[Stored entries]
>>>>

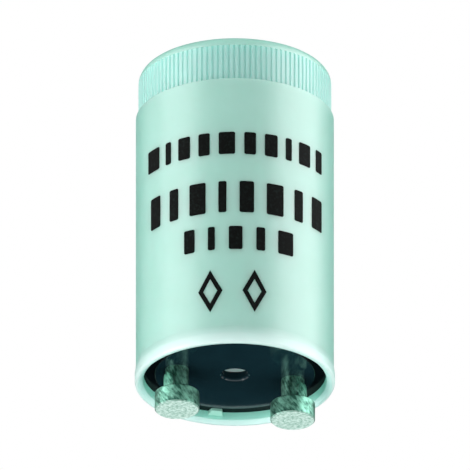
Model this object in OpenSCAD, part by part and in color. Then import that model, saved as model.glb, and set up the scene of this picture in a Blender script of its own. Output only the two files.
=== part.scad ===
// Glow starter for a fluorescent lamp, in millimetres.
// A moulded can holds a glow bulb and a small capacitor. A round base plate closes it,
// and two headed contact pins are riveted through the plate.
// It stands on its pins: z = 0 is the pin ends, the z axis is the can's axis,
// and the x axis runs through both pins.

/* [Overall] */
// Height from the pin ends to the closed end of the can
overall_h = 40.3; // [38:0.1:44]

/* [Can] */
// Distance from a pin's middle to the inside of the wall, which sets the can's diameter
pin_edge = 3.225; // [2.8:0.025:3.8]
// Thickness of the barrel wall
wall = 1.05; // [0.9:0.05:1.4]
// Thickness of the closed end
end_t = 1.1; // [0.8:0.1:2]
// Radius of the rounded edge of the closed end
edge_r = 1.2; // [0.6:0.1:1.6]
// How far the bead at the open end stands proud of the barrel
bead_out = 0.125; // [0.05:0.025:0.4]
// Height of the bead, from the open end up to the plain barrel
bead_h = 2; // [1:0.1:4]
// Radius of the rounding outside the open end
lip_r = 0.3; // [0.15:0.05:0.3]
// Bevel inside the open end
lip_bevel = 0.4; // [0.2:0.05:0.4]

/* [Fluted band] */
// Height of the band, from the closed end down to the barrel's shoulder
band_h = 5.25; // [3.5:0.05:9]
// How far the band steps in from the barrel
band_inset = 0.275; // [0.15:0.025:0.4]
// Number of flutes round the band
flute_count = 112; // [60:1:140]
// Width of a flute at its mouth
flute_w = 0.26; // [0.15:0.01:0.4]
// Depth of a flute
flute_depth = 0.14; // [0.08:0.01:0.25]

/* [Base plate] */
// Thickness of the base plate
plate_t = 1.1; // [0.8:0.1:2]
// How deep the plate's face lies inside the open end of the can
plate_recess = 1.1; // [0.8:0.05:2]
// Running gap between the plate's edge and the can
plate_clear = 0.05; // [0.02:0.01:0.15]
// Width of the stepped border that the can's tabs catch on
border_w = 1.25; // [1:0.05:2]
// Depth of the step
border_step = 0.15; // [0.1:0.01:0.3]
// Ledge inside the can that the plate is pushed up against
seat_step = 0.28; // [0.15:0.01:0.35]
// Diameter of the vent hole in the middle
vent_d = 2.8; // [1.5:0.1:5]
// Bevel at both ends of the vent hole
vent_bevel = 0.2; // [0.05:0.05:0.35]

/* [Retaining tabs] */
// Width of a tab where it leaves the can
tab_w = 1.9; // [1.5:0.1:3]
// Width of a tab at its tip
tab_tip_w = 1.1; // [0.6:0.1:1.4]
// How far a tab reaches in over the plate's border
tab_in = 0.9; // [0.6:0.05:0.95]
// Thickness of a tab at its tip
tab_t = 0.3; // [0.2:0.05:0.5]

/* [Contact pins] */
// Distance between the two pins
pin_spacing = 12.7; // [11.5:0.1:13]
// How far a pin stands out of the base plate
pin_h = 4.8; // [4.5:0.1:7]
// Diameter of a pin's head
head_d = 4.8; // [4:0.1:5.5]
// Height of a pin's head
head_h = 2.05; // [1.5:0.05:2.4]
// Bevel round both edges of a head
head_bevel = 0.12; // [0.05:0.01:0.3]
// Diameter of a pin's neck
neck_d = 2.5; // [2.3:0.1:3.2]
// How far the neck steps in where it passes through the plate
neck_shoulder = 0.2; // [0.1:0.05:0.3]
// How far the riveted end flares over the plate
rivet_flare = 0.65; // [0.4:0.05:0.9]
// Height of the riveted end
rivet_h = 0.7; // [0.5:0.05:1]
// Wall round the blind bore that takes the leads
bore_wall = 0.3; // [0.2:0.05:0.35]
// Depth of the blind bore, from the riveted end
bore_depth = 2.6; // [2:0.1:4]
// Width of the small arched nib on the neck
nib_w = 1.3; // [0.8:0.1:1.6]
// Height of the nib above the head
nib_h = 1.9; // [1:0.1:2]
// How far the nib stands proud of the neck
nib_out = 0.38; // [0.2:0.02:0.5]
// Direction that the left pin's nib faces, in degrees
nib_angle_left = 218; // [0:1:360]
// Direction that the right pin's nib faces, in degrees
nib_angle_right = 303; // [0:1:360]

/* [Glow bulb] */
// Thickness of the glass
glass_t = 0.6; // [0.4:0.05:0.8]
// Gap between the glass and the can's wall
bulb_clear = 1.3; // [0.8:0.1:1.8]
// Gap between the sealed tip and the closed end
tip_clear = 2.3; // [1:0.1:4]
// Height of the pinch's foot above the base plate
bulb_lift = 7.4; // [7:0.1:8.4]
// Width of the flat pinch
pinch_w = 5; // [4.4:0.1:6]
// Thickness of the flat pinch
pinch_t = 2.1; // [1.8:0.1:2.6]
// Height of the flat pinch
pinch_h = 3.6; // [2.5:0.1:5]
// Height over which the round tube narrows to the pinch
shoulder_h = 3.4; // [2.5:0.1:5]
// Radius of the sealed tip on the dome
tip_r = 0.8; // [0.5:0.1:1.2]
// How far the sealed tip stands out of the dome
tip_h = 1.1; // [0.6:0.1:1.3]

/* [Electrodes] */
// Distance between the two posts inside the bulb
post_spacing = 2.2; // [2:0.05:2.6]
// Height of the posts above the pinch
post_h = 4.6; // [4:0.1:5.5]
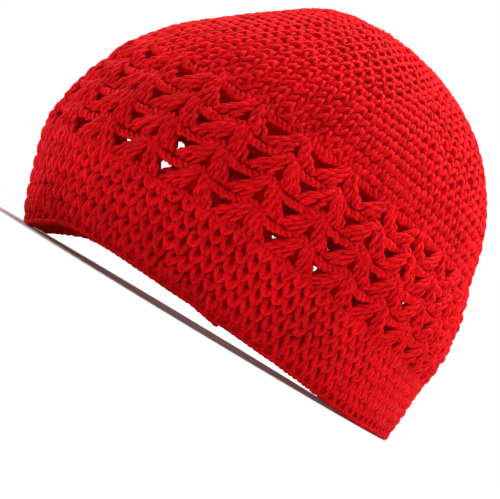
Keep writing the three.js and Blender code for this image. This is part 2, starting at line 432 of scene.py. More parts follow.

<<<<

WHAT IS BEING ASKED
Establish how many lines of the records contain the string "scene" and state that number without elaboration.

RESULT
2